→ **Set problem**
Output the data that follows exactly, line for line.

----

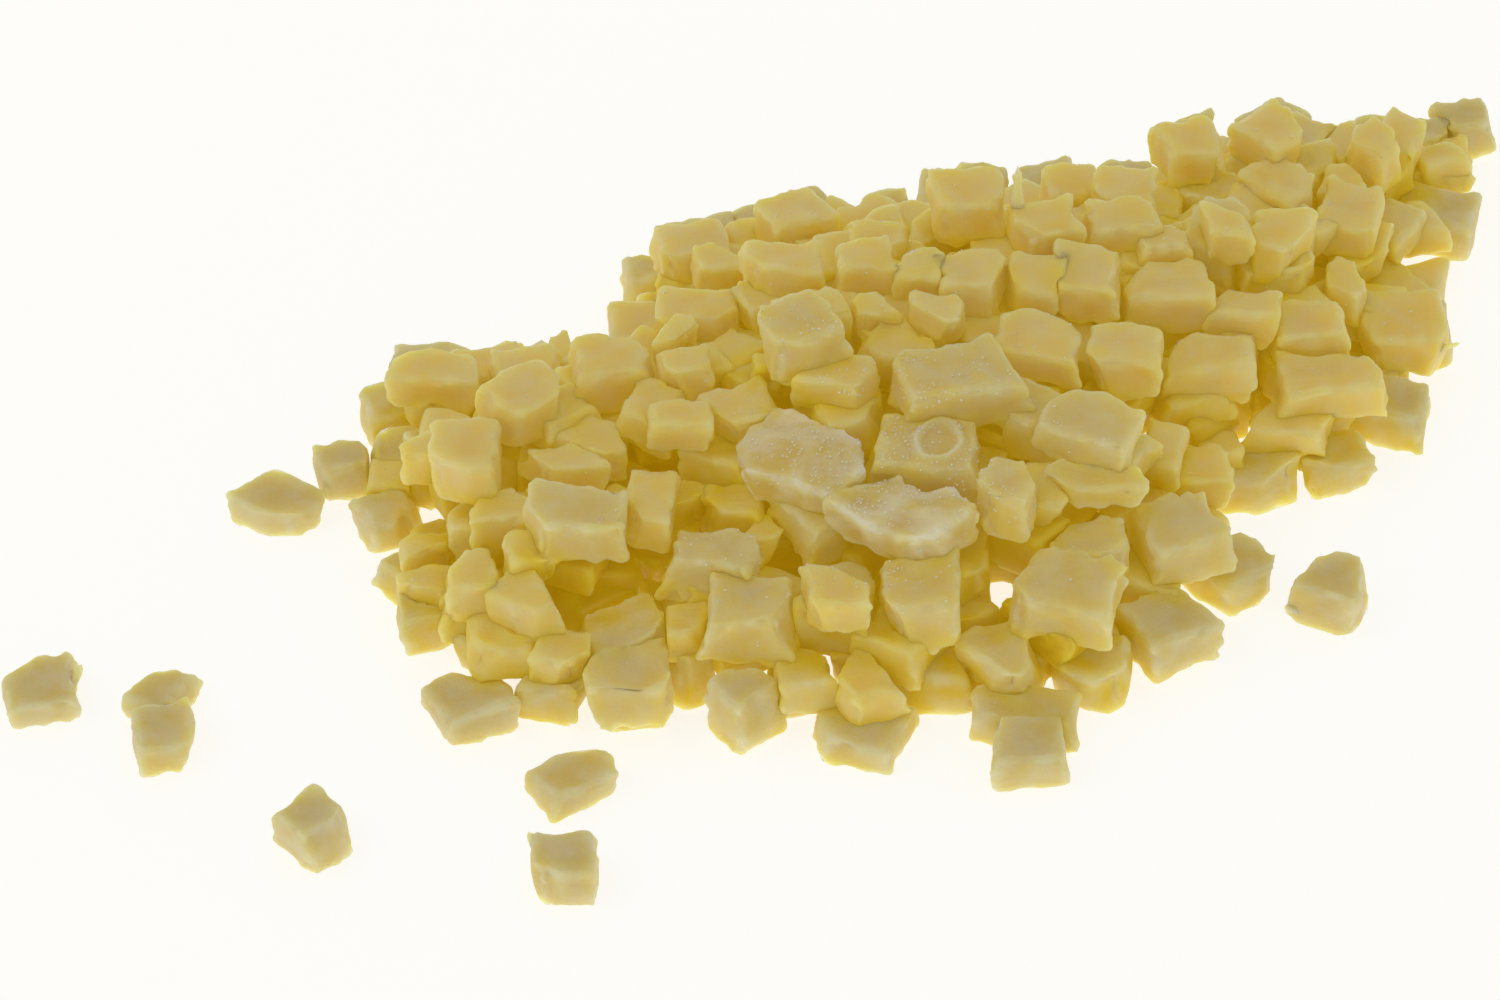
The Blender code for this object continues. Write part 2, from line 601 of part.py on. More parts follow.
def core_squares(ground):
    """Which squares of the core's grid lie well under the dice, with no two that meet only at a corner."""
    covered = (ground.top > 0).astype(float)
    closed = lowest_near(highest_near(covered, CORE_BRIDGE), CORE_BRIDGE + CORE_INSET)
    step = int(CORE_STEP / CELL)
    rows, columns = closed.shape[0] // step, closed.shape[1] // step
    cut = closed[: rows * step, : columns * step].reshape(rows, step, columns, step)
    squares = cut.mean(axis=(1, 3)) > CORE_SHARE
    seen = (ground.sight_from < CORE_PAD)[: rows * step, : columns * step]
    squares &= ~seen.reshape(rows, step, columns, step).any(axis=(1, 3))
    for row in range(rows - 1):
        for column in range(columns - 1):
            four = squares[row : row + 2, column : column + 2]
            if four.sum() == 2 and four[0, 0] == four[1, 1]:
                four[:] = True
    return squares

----

→ **Task response**
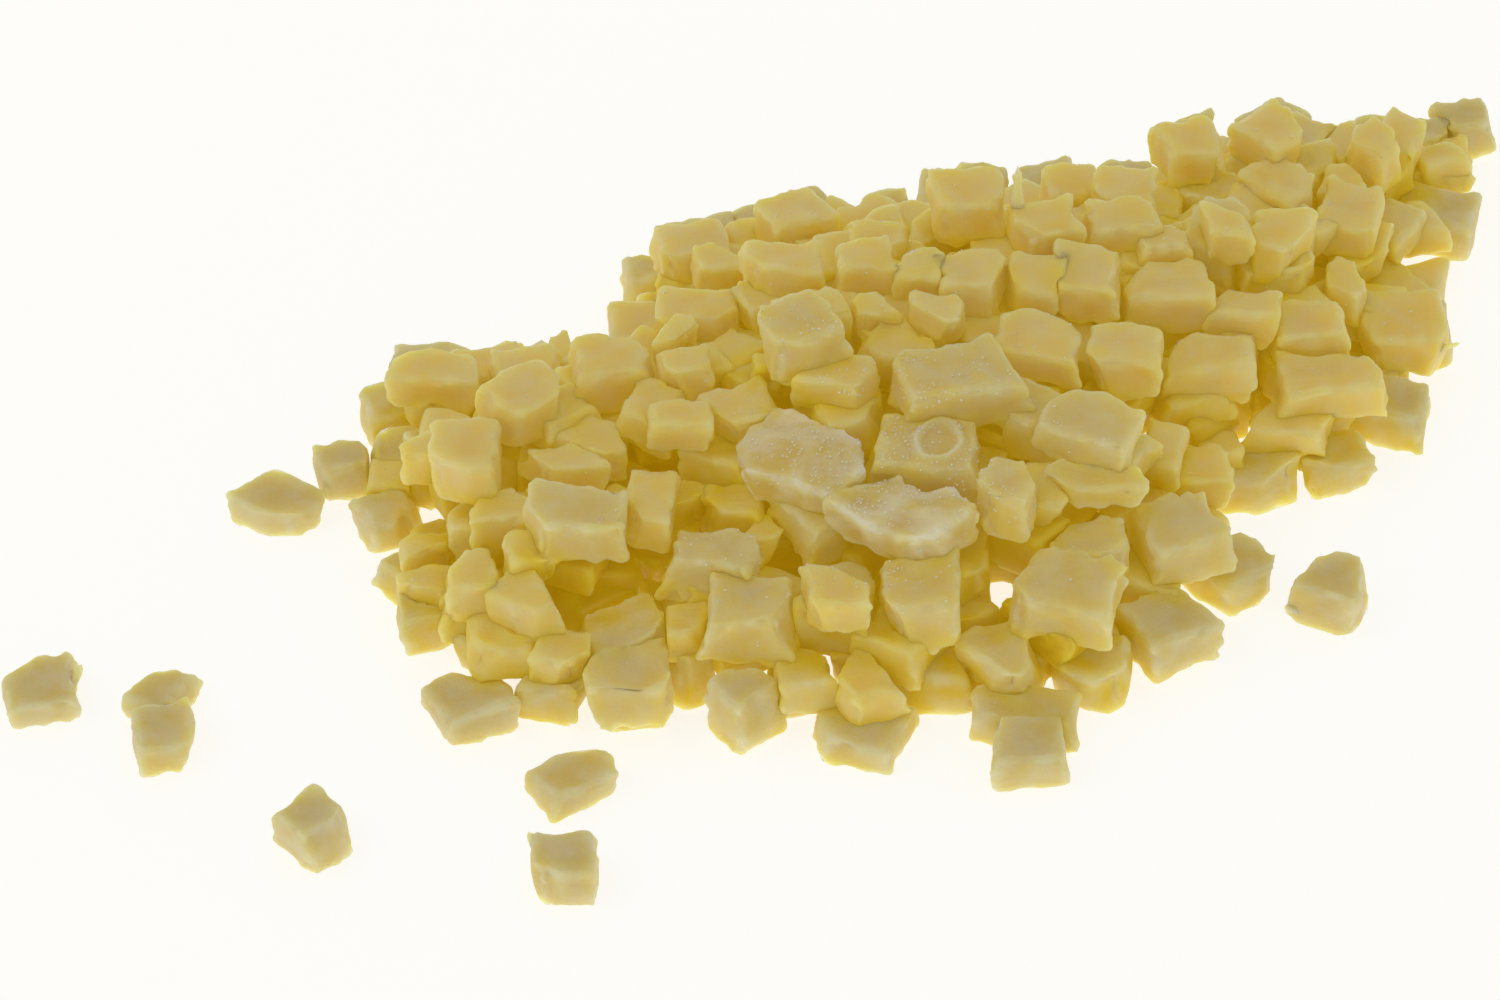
The Blender code for this object continues. Write part 2, from line 601 of part.py on. More parts follow.
def core_squares(ground):
    """Which squares of the core's grid lie well under the dice, with no two that meet only at a corner."""
    covered = (ground.top > 0).astype(float)
    closed = lowest_near(highest_near(covered, CORE_BRIDGE), CORE_BRIDGE + CORE_INSET)
    step = int(CORE_STEP / CELL)
    rows, columns = closed.shape[0] // step, closed.shape[1] // step
    cut = closed[: rows * step, : columns * step].reshape(rows, step, columns, step)
    squares = cut.mean(axis=(1, 3)) > CORE_SHARE
    seen = (ground.sight_from < CORE_PAD)[: rows * step, : columns * step]
    squares &= ~seen.reshape(rows, step, columns, step).any(axis=(1, 3))
    for row in range(rows - 1):
        for column in range(columns - 1):
            four = squares[row : row + 2, column : column + 2]
            if four.sum() == 2 and four[0, 0] == four[1, 1]:
                four[:] = True
    return squares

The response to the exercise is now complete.